One way to get some insight into the data is to notice that the difference between today's moving average and yesterday's moving average is simply equal to one-third times the difference between today's results and the results from three days ago. Given that we have a 900 person daily sample and a vote share near 50%, the standard deviation of each day's sample should be 1.67%, which means:

(1) The standard deviation of the difference between today's sample and the sample of three days ago should be 2.35%--meaning that the daily change in the moving average has a standard deviation of 0.79%. only a one-day change in the moving average of 2% is interesting--smaller changes are likely to be statistical noise from a hypothesis-testing point of view.

(2) The difference between today's moving average and the moving average of two days ago is one-third the difference between the sum of today's and yesterday's sample and the sum of the samples from three and four days ago--meaning that the two-day change in the moving average has a standard deviation of 1.11%. A two-day change in the moving average of 2% is not nearly as interesting as a one-day change of 2%--statistical noise grows from the one to the two-day change.

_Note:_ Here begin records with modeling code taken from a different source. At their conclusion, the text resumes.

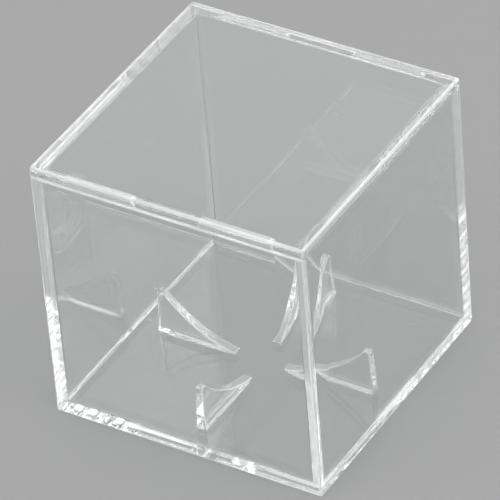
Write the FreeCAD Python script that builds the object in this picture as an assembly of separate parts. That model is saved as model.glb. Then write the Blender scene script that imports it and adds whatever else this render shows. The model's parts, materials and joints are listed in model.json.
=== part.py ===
"""Clear acrylic display cube: two interlocking U-shaped halves that enclose one ball-sized exhibit.

The lower half is the bottom panel with the front and back walls bonded to it, and four cradle fins on its
floor. The upper half is the top panel with the left and right walls. Both halves share one pattern: the upper
one is the lower one turned upside down and a quarter turn round, so that its walls close the open sides.

Millimetres. +Z is up, -Y is the front, and the origin is the middle of the underside.
"""

import FreeCAD
import Part

import math
import os

from FreeCAD import Vector

# ---------------------------------------------------------------- driving dimensions
WIDTH = 84.0  # over the left and right walls, and the same from front to back
HEIGHT = 83.5  # over the top and bottom panels
SHEET = 3.1  # thickness of every panel and wall
EDGE_RADIUS = 0.8  # of all twelve outer edges of the closed cube
JOINT_RADIUS = 0.7  # of the outer edges on both sides of a dry joint between panel and wall

# Tongues on the free edge of each wall, and the blind pockets inside the panel edges that take them
TONGUE_LENGTH = 22.2
TONGUE_RISE = 1.35
TONGUE_THICKNESS = 1.3
TONGUE_SETBACK = 1.2  # of the tongue's outer side from the wall's outer face
TONGUE_END_RADIUS = 1.2
TONGUE_PITCH = 42.0  # between the two tongues of a wall, which are centred on the wall's quarter points
POCKET_CLEARANCE = 0.1  # round each tongue
MITRE_CLEARANCE = 0.1  # between the mitred upright edges of the two halves

# Cradle fins, radial plates on the floor's middle lines with a concave top edge and moulded draft
FIN_FOOT_THICKNESS = 3.1
FIN_TOP_THICKNESS = 2.2
FIN_HEIGHT = 14.0
FIN_OUTER_RADIUS = 32.8  # from the middle of the floor to the foot of the outer edge
FIN_LEAN = 0.6  # of the outer edge inwards over the fin's height
FIN_TIP_RADIUS = 8.0
FIN_TIP_HEIGHT = 0.3
FIN_CORNER_RADIUS = 0.6
CRADLE_RADIUS = 39.0  # of the spherical seat that the four top edges follow

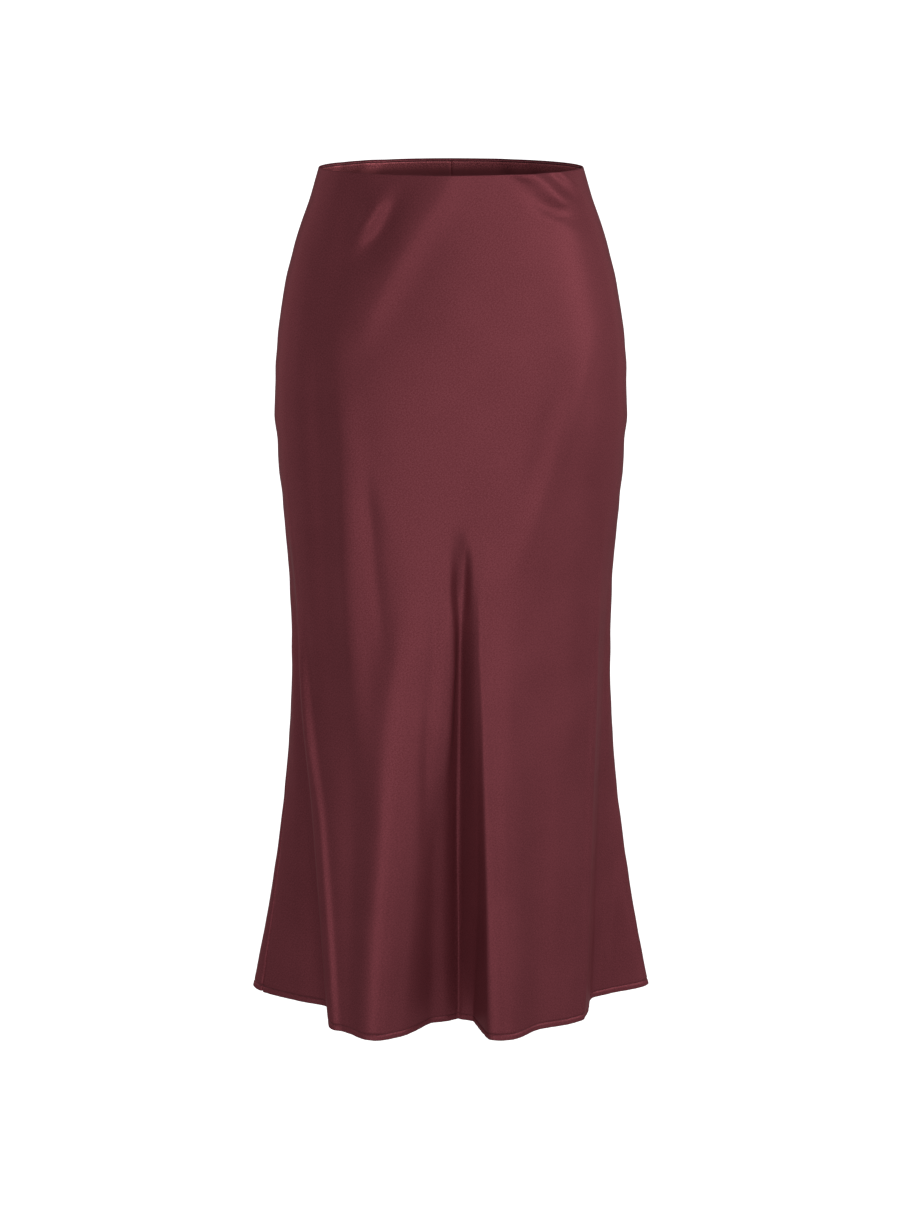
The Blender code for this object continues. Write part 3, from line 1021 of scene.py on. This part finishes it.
# Softboxes in a wide arc round the front, stronger and higher towards the right, one high up
# for the waist, and strips behind each side for its thin rim of light. The angle is the same as
# the cloth's: 0 in front, 90 at the side at +X. Middle is the height of a light's middle.
Light = namedtuple("Light", "name angle middle width height power")
LIGHTS = table(Light, (
    ("left low softbox", -52, -0.55, 0.8, 0.9, 1.2),
    ("left front softbox", -28, -0.85, 0.8, 1.2, 5.6),
    ("front low softbox", -8, -0.75, 0.8, 1.1, 4.4),
    ("front softbox", 14, -0.1, 0.8, 1.8, 5),
    ("right front low softbox", 34, -0.4, 0.8, 1.6, 4.6),
    ("high right softbox", 38, 1.35, 1, 0.9, 4.4),
    ("waist softbox", -4, 2.3, 0.9, 0.6, 4.8),
    ("right softbox", 54, 0.35, 0.8, 0.9, 2.8),
    ("high side softbox", 64, 1.35, 1.2, 0.9, 5.8),
    ("right wing", 76, 0.15, 0.8, 1.2, 9.4),
    ("left rim strip", -130, -0.1, 0.4, 1.9, 4.2),
    ("left side strip", -105, -0.1, 0.4, 1.9, 2.2),
    ("right rim strip", 130, -0.1, 0.4, 1.9, 3.2),
    ("right side strip", 105, -0.1, 0.4, 1.9, 2.2),
))
LIGHTS_DISTANCE = 2.7
LIGHTS_AIM = (0.0, 0.0, -0.40)
WORLD_STRENGTH = 0.25
BACKDROP_BEHIND = 2.6
BACKDROP_BEND = 0.9  # the radius in which it bends up from the floor
BACKDROP_BEND_STEPS = 12
BACKDROP_HALF_WIDTH = 4.0
BACKDROP_HEIGHT = 4.0
FLOOR_FRONT = -4.0
BACKDROP_GLOW = 0.95
CAMERA_ASIDE = -0.001
SENSOR_WIDTH = 36.0  # mm, for the picture's long side


def backdrop_mesh(floor_drop):
    """A sheet of paper that lies on the floor and bends up behind."""
    y, z = BACKDROP_BEHIND - BACKDROP_BEND, -floor_drop + BACKDROP_BEND
    turns = np.linspace(0, math.pi / 2, BACKDROP_BEND_STEPS + 1)
    bend = [(y + BACKDROP_BEND * math.sin(a), z - BACKDROP_BEND * math.cos(a)) for a in turns]
    outline = [(FLOOR_FRONT, -floor_drop), *bend, (BACKDROP_BEHIND, BACKDROP_HEIGHT)]
    rows = [[(x, y, z) for x in (-BACKDROP_HALF_WIDTH, BACKDROP_HALF_WIDTH)] for y, z in outline]
    cuts = [[(x, y) for x in (0, 1)] for y, z in outline]
    return grid_mesh("studio_backdrop", rows, cuts)


def aim(place, target):
    """The rotation that points a light from a place at a target."""
    return (Vector(target) - Vector(place)).to_track_quat("-Z", "Y").to_euler()


class SKIRT_OT_studio(bpy.types.Operator):
    """Make the floor, the lights and the camera"""

    bl_idname = "skirt.studio"
    bl_label = "Studio"

    def execute(self, context):
        scene, studio = context.scene, context.scene.skirt_studio
        backdrop = bpy.data.objects.new("studio_backdrop", backdrop_mesh(studio.floor_drop))
        backdrop.data.materials.append(studio_white("studio_paper", BACKDROP_GLOW))
        scene.collection.objects.link(backdrop)
        backdrop.visible_diffuse = False
        backdrop.visible_glossy = False
        for light in LIGHTS:
            data = bpy.data.lights.new(light.name, "AREA")
            data.shape = "RECTANGLE"
            data.size, data.size_y = light.width, light.height
            data.energy = light.power
            lamp = bpy.data.objects.new(light.name, data)
            turn = math.radians(light.angle)
            x, y = LIGHTS_DISTANCE * math.sin(turn), -LIGHTS_DISTANCE * math.cos(turn)
            lamp.location = (x, y, light.middle)
            lamp.rotation_euler = aim(lamp.location, LIGHTS_AIM)
            scene.collection.objects.link(lamp)
        world = bpy.data.worlds.new("studio_air")
        world.use_nodes = True
        air = world.node_tree.nodes["Background"]
        air.inputs["Color"].default_value = (1.0, 1.0, 1.0, 1.0)
        air.inputs["Strength"].default_value = WORLD_STRENGTH
        scene.world = world
        data = bpy.data.cameras.new("studio_camera")
        data.lens = studio.lens
        data.sensor_width = SENSOR_WIDTH
        camera = bpy.data.objects.new("studio_camera", data)
        camera.location = (CAMERA_ASIDE, -studio.camera_distance, studio.camera_height)
        camera.rotation_euler = (math.pi / 2 - studio.camera_tilt, 0.0, 0.0)
        scene.collection.objects.link(camera)
        scene.camera = camera
        scene.view_settings.view_transform = "Standard"
        return {"FINISHED"}


STEPS = (SKIRT_OT_panels, SKIRT_OT_facing, SKIRT_OT_seams, SKIRT_OT_stitching, SKIRT_OT_studio)


class SKIRT_PT_maker(bpy.types.Panel):
    """The skirt's pieces and settings"""

    bl_idname = "SKIRT_PT_maker"
    bl_label = "Bias-cut skirt"
    bl_space_type = "VIEW_3D"
    bl_region_type = "UI"
    bl_category = "Skirt"

    def draw(self, context):
        for step in STEPS:
            self.layout.operator(step.bl_idname)
        for name in GROUPS:
            box, group = self.layout.box(), getattr(context.scene, name)
            for key in group.bl_rna.properties.keys():
                if key not in ("rna_type", "name"):
                    box.prop(group, key)


GROUPS = {"skirt_sizes": SkirtSizes, "skirt_look": SkirtLook, "skirt_studio": SkirtStudio}
CLASSES = (*GROUPS.values(), *STEPS, SKIRT_PT_maker)


def register():
    for cls in CLASSES:
        bpy.utils.register_class(cls)
    for name, group in GROUPS.items():
        setattr(bpy.types.Scene, name, bpy.props.PointerProperty(type=group))


def unregister():
    for name in GROUPS:
        delattr(bpy.types.Scene, name)
    for cls in reversed(CLASSES):
        bpy.utils.unregister_class(cls)


def main():
    register()
    bpy.ops.skirt.panels()
    bpy.ops.skirt.facing()
    bpy.ops.skirt.seams()
    bpy.ops.skirt.stitching()
    bpy.ops.skirt.studio()


if __name__ == "__main__":
    main()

(3) The difference between today's moving average and the moving average of three or more days ago is one-third the difference between the sum of the most recent three days and the previous or further back three days--meaning that the standard deviation of the three-day change in the moving average should be 1.36%--meaning that a two-day change of 2% is truly not very interesting to a hypothesis tester at all: only a 3% move over three or more days is truly statistically interesting (and, of course, the more persistent such a move is at the more than three-day horizon the more interesting it is).

The right way to deal with the Gallup tracking poll is, I think, to compare it to how it was at some benchmark date in the past, and then to ignore all changes in the Obama or McCain share of less than three percentage points--ignore all changes in the spread of less than six percentage points.